##### DATA TO PROCESS

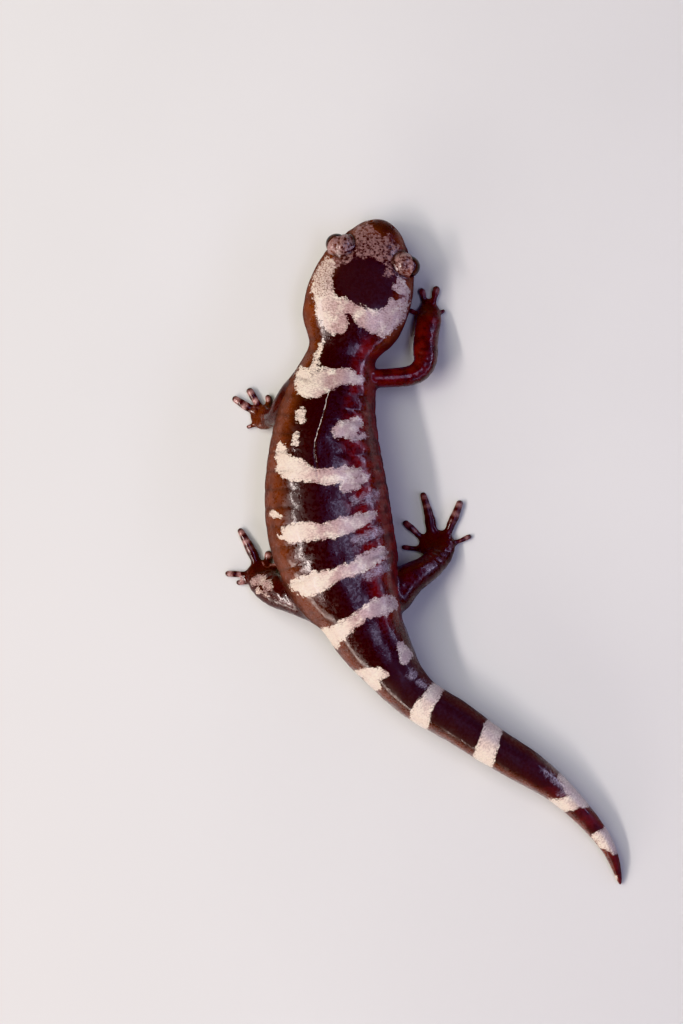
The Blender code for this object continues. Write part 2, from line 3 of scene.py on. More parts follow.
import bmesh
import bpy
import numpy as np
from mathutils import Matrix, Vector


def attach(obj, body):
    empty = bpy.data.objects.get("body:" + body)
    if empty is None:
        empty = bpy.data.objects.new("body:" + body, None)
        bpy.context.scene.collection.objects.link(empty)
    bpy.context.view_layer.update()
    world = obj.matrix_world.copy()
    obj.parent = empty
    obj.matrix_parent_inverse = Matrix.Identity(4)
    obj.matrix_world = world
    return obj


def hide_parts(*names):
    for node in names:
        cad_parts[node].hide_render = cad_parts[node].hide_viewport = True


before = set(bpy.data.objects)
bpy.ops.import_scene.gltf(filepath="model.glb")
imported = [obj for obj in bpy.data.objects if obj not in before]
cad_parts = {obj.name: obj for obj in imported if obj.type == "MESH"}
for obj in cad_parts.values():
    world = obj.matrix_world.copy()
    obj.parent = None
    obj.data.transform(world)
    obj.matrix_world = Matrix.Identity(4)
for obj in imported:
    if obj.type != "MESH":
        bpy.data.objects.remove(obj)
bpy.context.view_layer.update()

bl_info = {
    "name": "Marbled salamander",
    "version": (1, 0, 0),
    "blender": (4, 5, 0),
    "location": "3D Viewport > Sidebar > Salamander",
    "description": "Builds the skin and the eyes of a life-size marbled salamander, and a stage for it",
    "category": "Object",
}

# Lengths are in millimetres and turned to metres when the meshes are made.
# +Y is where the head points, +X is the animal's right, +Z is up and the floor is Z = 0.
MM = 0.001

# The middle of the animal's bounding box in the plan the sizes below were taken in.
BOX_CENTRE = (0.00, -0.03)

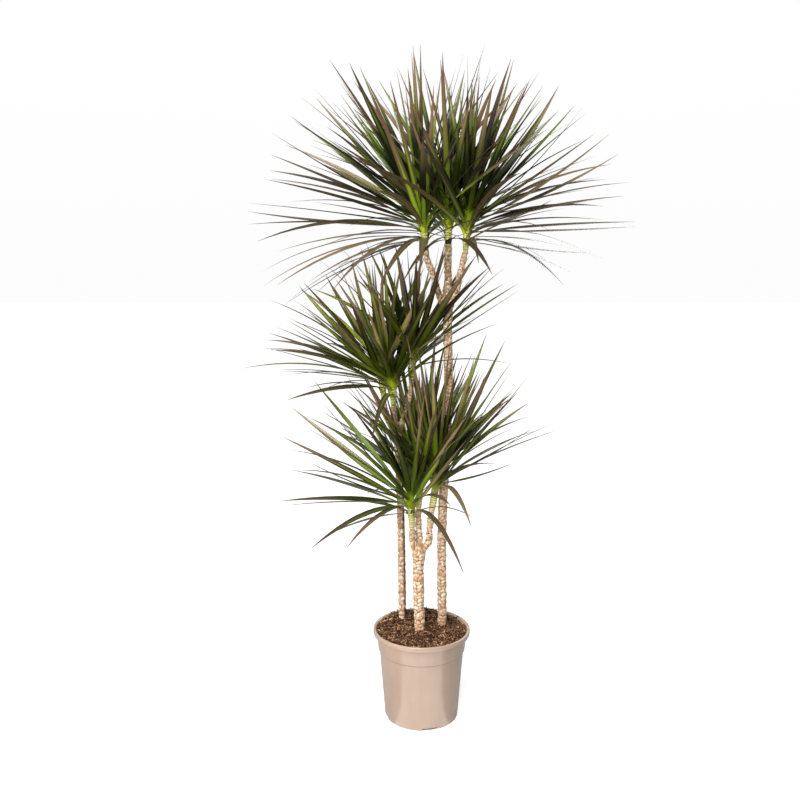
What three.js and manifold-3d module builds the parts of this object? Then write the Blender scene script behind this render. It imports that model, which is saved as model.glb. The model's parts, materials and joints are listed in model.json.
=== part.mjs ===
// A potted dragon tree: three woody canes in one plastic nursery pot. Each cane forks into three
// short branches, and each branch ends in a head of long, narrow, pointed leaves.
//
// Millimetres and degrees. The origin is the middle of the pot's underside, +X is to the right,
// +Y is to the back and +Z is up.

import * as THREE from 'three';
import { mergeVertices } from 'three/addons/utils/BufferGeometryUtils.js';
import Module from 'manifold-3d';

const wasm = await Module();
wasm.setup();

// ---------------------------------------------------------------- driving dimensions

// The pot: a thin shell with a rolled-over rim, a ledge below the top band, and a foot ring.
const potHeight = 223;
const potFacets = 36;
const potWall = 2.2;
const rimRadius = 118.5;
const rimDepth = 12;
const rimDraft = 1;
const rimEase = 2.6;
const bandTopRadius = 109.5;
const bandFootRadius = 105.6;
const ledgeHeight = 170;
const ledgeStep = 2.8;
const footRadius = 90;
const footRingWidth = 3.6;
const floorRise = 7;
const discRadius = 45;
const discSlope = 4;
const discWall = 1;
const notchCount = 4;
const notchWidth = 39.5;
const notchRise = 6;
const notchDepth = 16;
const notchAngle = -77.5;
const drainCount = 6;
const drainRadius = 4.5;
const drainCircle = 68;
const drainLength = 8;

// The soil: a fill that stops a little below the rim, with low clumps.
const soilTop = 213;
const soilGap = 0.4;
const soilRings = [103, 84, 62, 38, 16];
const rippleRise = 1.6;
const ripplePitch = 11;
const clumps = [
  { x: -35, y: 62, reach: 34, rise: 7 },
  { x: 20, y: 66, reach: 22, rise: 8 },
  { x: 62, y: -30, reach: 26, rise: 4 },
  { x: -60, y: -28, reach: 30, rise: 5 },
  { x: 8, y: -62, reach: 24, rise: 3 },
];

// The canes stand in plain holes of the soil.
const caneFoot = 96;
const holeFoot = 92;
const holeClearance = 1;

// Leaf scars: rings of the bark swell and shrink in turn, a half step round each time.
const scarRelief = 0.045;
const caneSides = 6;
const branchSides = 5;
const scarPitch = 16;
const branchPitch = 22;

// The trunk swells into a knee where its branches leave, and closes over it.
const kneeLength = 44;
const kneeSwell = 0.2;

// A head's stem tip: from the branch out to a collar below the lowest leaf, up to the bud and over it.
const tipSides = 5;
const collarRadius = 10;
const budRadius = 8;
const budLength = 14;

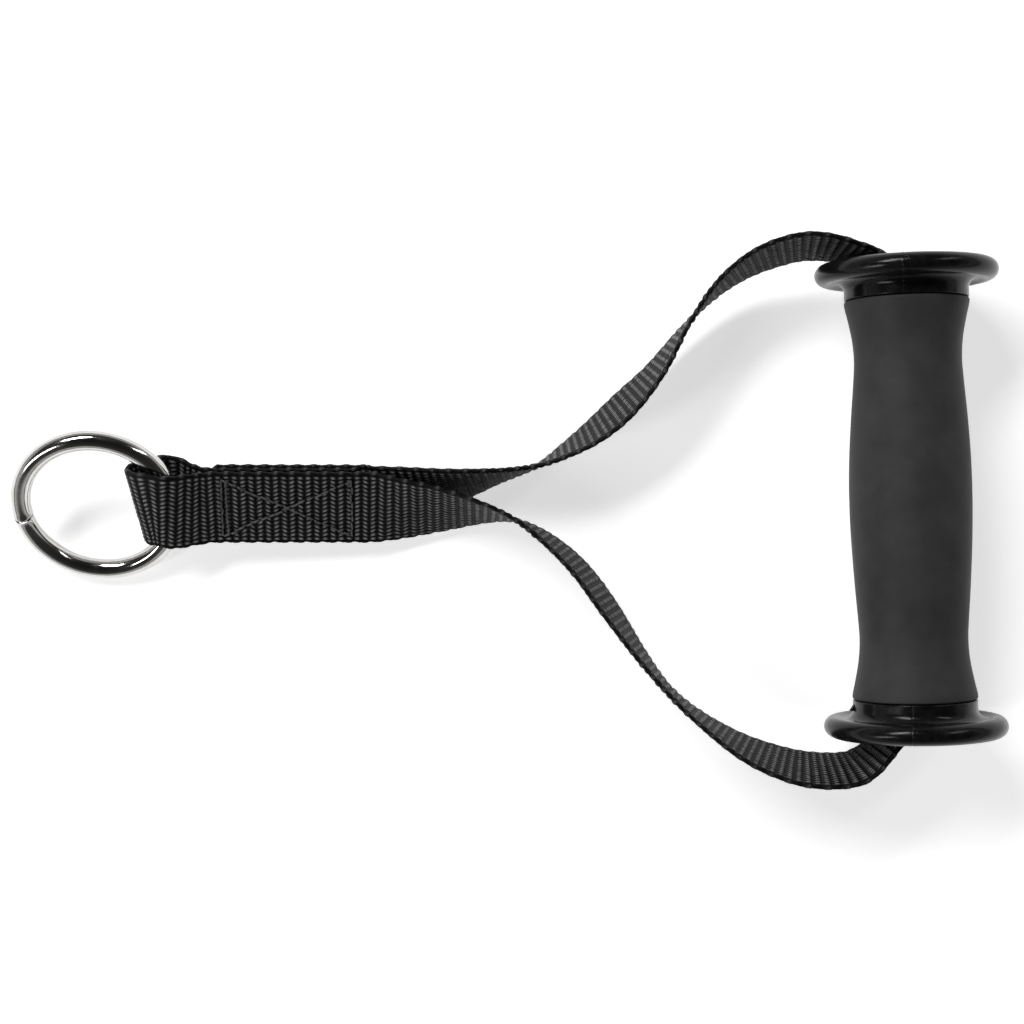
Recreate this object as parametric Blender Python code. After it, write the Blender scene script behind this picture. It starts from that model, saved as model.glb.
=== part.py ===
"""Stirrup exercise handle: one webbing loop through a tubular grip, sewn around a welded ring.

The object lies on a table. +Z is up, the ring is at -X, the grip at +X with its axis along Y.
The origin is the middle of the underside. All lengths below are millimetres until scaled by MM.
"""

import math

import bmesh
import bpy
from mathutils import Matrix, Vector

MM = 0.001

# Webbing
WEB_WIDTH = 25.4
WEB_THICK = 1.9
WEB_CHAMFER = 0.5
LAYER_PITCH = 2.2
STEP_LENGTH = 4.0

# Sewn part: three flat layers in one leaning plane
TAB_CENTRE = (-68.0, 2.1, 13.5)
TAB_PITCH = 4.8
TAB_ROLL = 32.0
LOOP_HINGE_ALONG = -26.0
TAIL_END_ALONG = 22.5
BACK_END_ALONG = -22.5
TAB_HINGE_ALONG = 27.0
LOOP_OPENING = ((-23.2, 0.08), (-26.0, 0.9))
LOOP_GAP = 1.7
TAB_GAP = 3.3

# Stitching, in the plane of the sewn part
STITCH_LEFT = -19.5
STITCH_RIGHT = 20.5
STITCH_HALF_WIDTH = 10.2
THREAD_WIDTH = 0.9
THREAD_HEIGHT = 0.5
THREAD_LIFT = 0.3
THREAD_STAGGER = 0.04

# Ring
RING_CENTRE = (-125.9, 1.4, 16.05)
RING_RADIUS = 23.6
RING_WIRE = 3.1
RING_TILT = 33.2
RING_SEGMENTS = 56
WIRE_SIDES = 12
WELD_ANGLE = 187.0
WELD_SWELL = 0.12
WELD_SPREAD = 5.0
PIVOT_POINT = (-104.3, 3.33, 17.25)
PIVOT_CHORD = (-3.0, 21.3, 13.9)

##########

▸ **WHAT TO DO**
Return all of the entries word for word.

▸ **WORKED ANSWER**
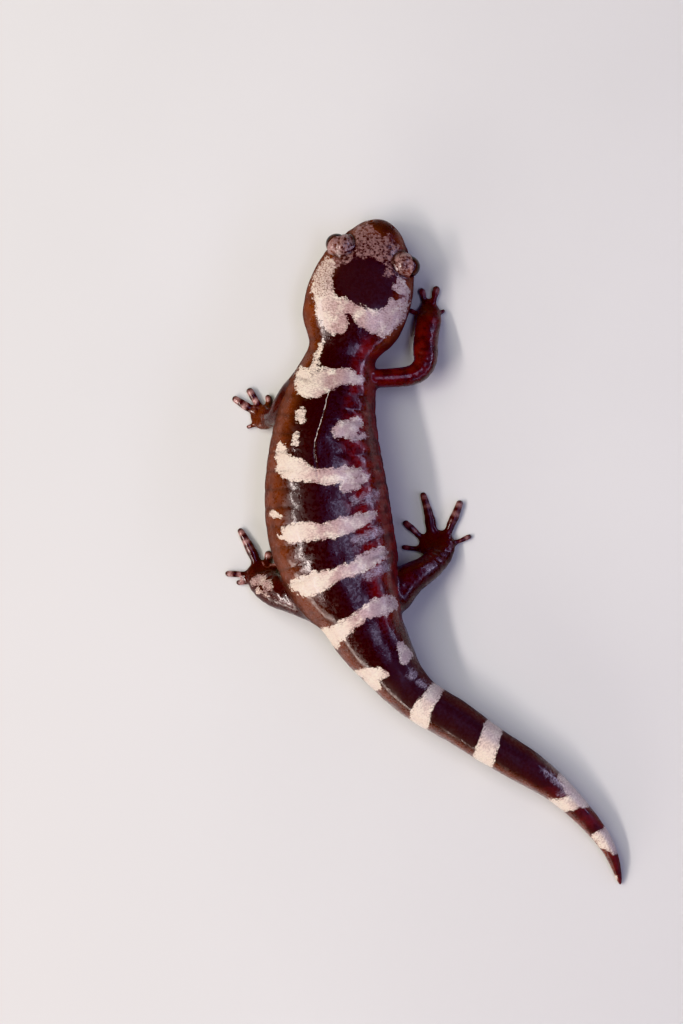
The Blender code for this object continues. Write part 2, from line 3 of scene.py on. More parts follow.
import bmesh
import bpy
import numpy as np
from mathutils import Matrix, Vector


def attach(obj, body):
    empty = bpy.data.objects.get("body:" + body)
    if empty is None:
        empty = bpy.data.objects.new("body:" + body, None)
        bpy.context.scene.collection.objects.link(empty)
    bpy.context.view_layer.update()
    world = obj.matrix_world.copy()
    obj.parent = empty
    obj.matrix_parent_inverse = Matrix.Identity(4)
    obj.matrix_world = world
    return obj


def hide_parts(*names):
    for node in names:
        cad_parts[node].hide_render = cad_parts[node].hide_viewport = True


before = set(bpy.data.objects)
bpy.ops.import_scene.gltf(filepath="model.glb")
imported = [obj for obj in bpy.data.objects if obj not in before]
cad_parts = {obj.name: obj for obj in imported if obj.type == "MESH"}
for obj in cad_parts.values():
    world = obj.matrix_world.copy()
    obj.parent = None
    obj.data.transform(world)
    obj.matrix_world = Matrix.Identity(4)
for obj in imported:
    if obj.type != "MESH":
        bpy.data.objects.remove(obj)
bpy.context.view_layer.update()

bl_info = {
    "name": "Marbled salamander",
    "version": (1, 0, 0),
    "blender": (4, 5, 0),
    "location": "3D Viewport > Sidebar > Salamander",
    "description": "Builds the skin and the eyes of a life-size marbled salamander, and a stage for it",
    "category": "Object",
}

# Lengths are in millimetres and turned to metres when the meshes are made.
# +Y is where the head points, +X is the animal's right, +Z is up and the floor is Z = 0.
MM = 0.001

# The middle of the animal's bounding box in the plan the sizes below were taken in.
BOX_CENTRE = (0.00, -0.03)

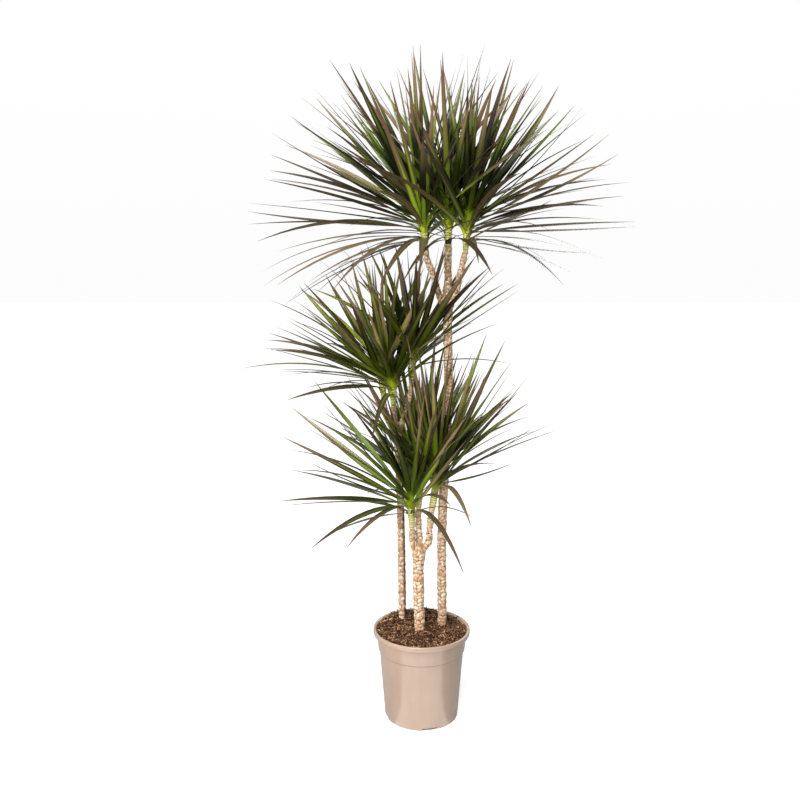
What three.js and manifold-3d module builds the parts of this object? Then write the Blender scene script behind this render. It imports that model, which is saved as model.glb. The model's parts, materials and joints are listed in model.json.
=== part.mjs ===
// A potted dragon tree: three woody canes in one plastic nursery pot. Each cane forks into three
// short branches, and each branch ends in a head of long, narrow, pointed leaves.
//
// Millimetres and degrees. The origin is the middle of the pot's underside, +X is to the right,
// +Y is to the back and +Z is up.

import * as THREE from 'three';
import { mergeVertices } from 'three/addons/utils/BufferGeometryUtils.js';
import Module from 'manifold-3d';

const wasm = await Module();
wasm.setup();

// ---------------------------------------------------------------- driving dimensions

// The pot: a thin shell with a rolled-over rim, a ledge below the top band, and a foot ring.
const potHeight = 223;
const potFacets = 36;
const potWall = 2.2;
const rimRadius = 118.5;
const rimDepth = 12;
const rimDraft = 1;
const rimEase = 2.6;
const bandTopRadius = 109.5;
const bandFootRadius = 105.6;
const ledgeHeight = 170;
const ledgeStep = 2.8;
const footRadius = 90;
const footRingWidth = 3.6;
const floorRise = 7;
const discRadius = 45;
const discSlope = 4;
const discWall = 1;
const notchCount = 4;
const notchWidth = 39.5;
const notchRise = 6;
const notchDepth = 16;
const notchAngle = -77.5;
const drainCount = 6;
const drainRadius = 4.5;
const drainCircle = 68;
const drainLength = 8;

// The soil: a fill that stops a little below the rim, with low clumps.
const soilTop = 213;
const soilGap = 0.4;
const soilRings = [103, 84, 62, 38, 16];
const rippleRise = 1.6;
const ripplePitch = 11;
const clumps = [
  { x: -35, y: 62, reach: 34, rise: 7 },
  { x: 20, y: 66, reach: 22, rise: 8 },
  { x: 62, y: -30, reach: 26, rise: 4 },
  { x: -60, y: -28, reach: 30, rise: 5 },
  { x: 8, y: -62, reach: 24, rise: 3 },
];

// The canes stand in plain holes of the soil.
const caneFoot = 96;
const holeFoot = 92;
const holeClearance = 1;

// Leaf scars: rings of the bark swell and shrink in turn, a half step round each time.
const scarRelief = 0.045;
const caneSides = 6;
const branchSides = 5;
const scarPitch = 16;
const branchPitch = 22;

// The trunk swells into a knee where its branches leave, and closes over it.
const kneeLength = 44;
const kneeSwell = 0.2;

// A head's stem tip: from the branch out to a collar below the lowest leaf, up to the bud and over it.
const tipSides = 5;
const collarRadius = 10;
const budRadius = 8;
const budLength = 14;

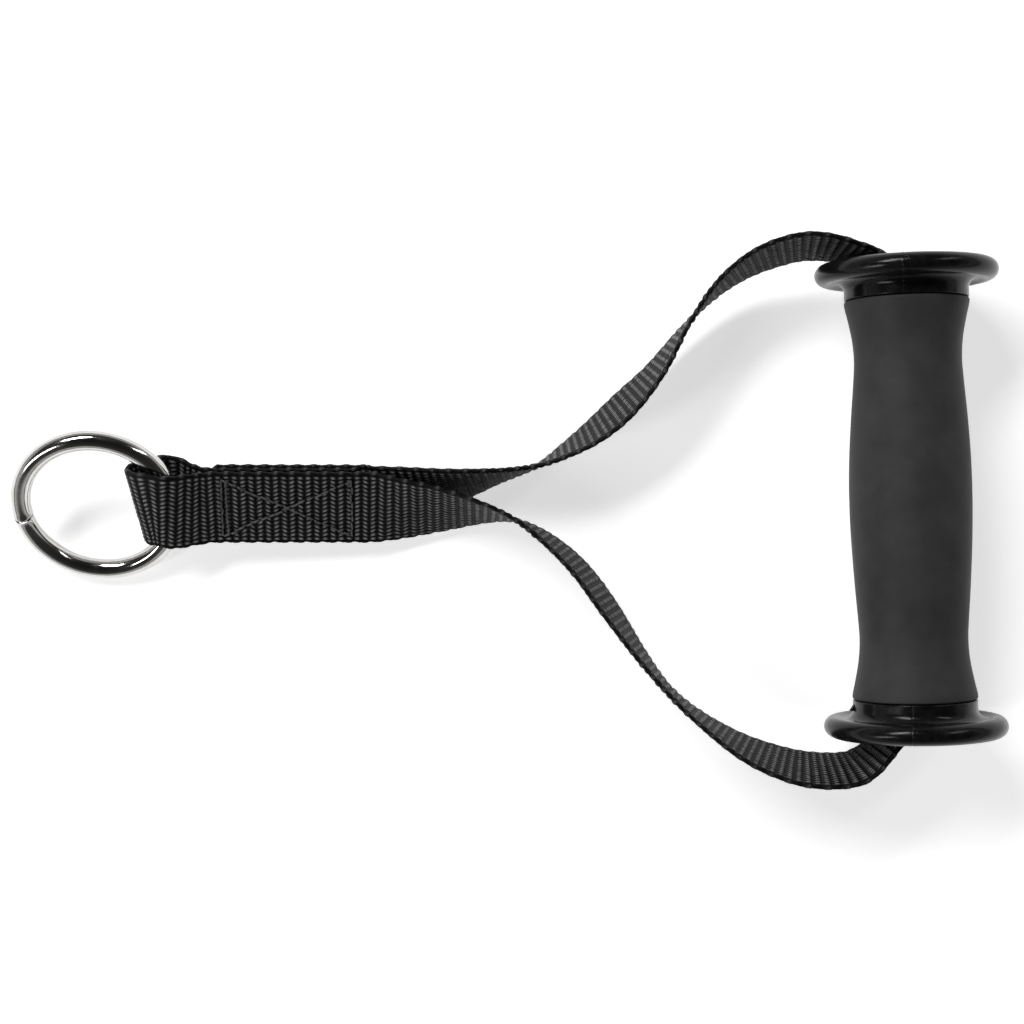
Recreate this object as parametric Blender Python code. After it, write the Blender scene script behind this picture. It starts from that model, saved as model.glb.
=== part.py ===
"""Stirrup exercise handle: one webbing loop through a tubular grip, sewn around a welded ring.

The object lies on a table. +Z is up, the ring is at -X, the grip at +X with its axis along Y.
The origin is the middle of the underside. All lengths below are millimetres until scaled by MM.
"""

import math

import bmesh
import bpy
from mathutils import Matrix, Vector

MM = 0.001

# Webbing
WEB_WIDTH = 25.4
WEB_THICK = 1.9
WEB_CHAMFER = 0.5
LAYER_PITCH = 2.2
STEP_LENGTH = 4.0

# Sewn part: three flat layers in one leaning plane
TAB_CENTRE = (-68.0, 2.1, 13.5)
TAB_PITCH = 4.8
TAB_ROLL = 32.0
LOOP_HINGE_ALONG = -26.0
TAIL_END_ALONG = 22.5
BACK_END_ALONG = -22.5
TAB_HINGE_ALONG = 27.0
LOOP_OPENING = ((-23.2, 0.08), (-26.0, 0.9))
LOOP_GAP = 1.7
TAB_GAP = 3.3

# Stitching, in the plane of the sewn part
STITCH_LEFT = -19.5
STITCH_RIGHT = 20.5
STITCH_HALF_WIDTH = 10.2
THREAD_WIDTH = 0.9
THREAD_HEIGHT = 0.5
THREAD_LIFT = 0.3
THREAD_STAGGER = 0.04

# Ring
RING_CENTRE = (-125.9, 1.4, 16.05)
RING_RADIUS = 23.6
RING_WIRE = 3.1
RING_TILT = 33.2
RING_SEGMENTS = 56
WIRE_SIDES = 12
WELD_ANGLE = 187.0
WELD_SWELL = 0.12
WELD_SPREAD = 5.0
PIVOT_POINT = (-104.3, 3.33, 17.25)
PIVOT_CHORD = (-3.0, 21.3, 13.9)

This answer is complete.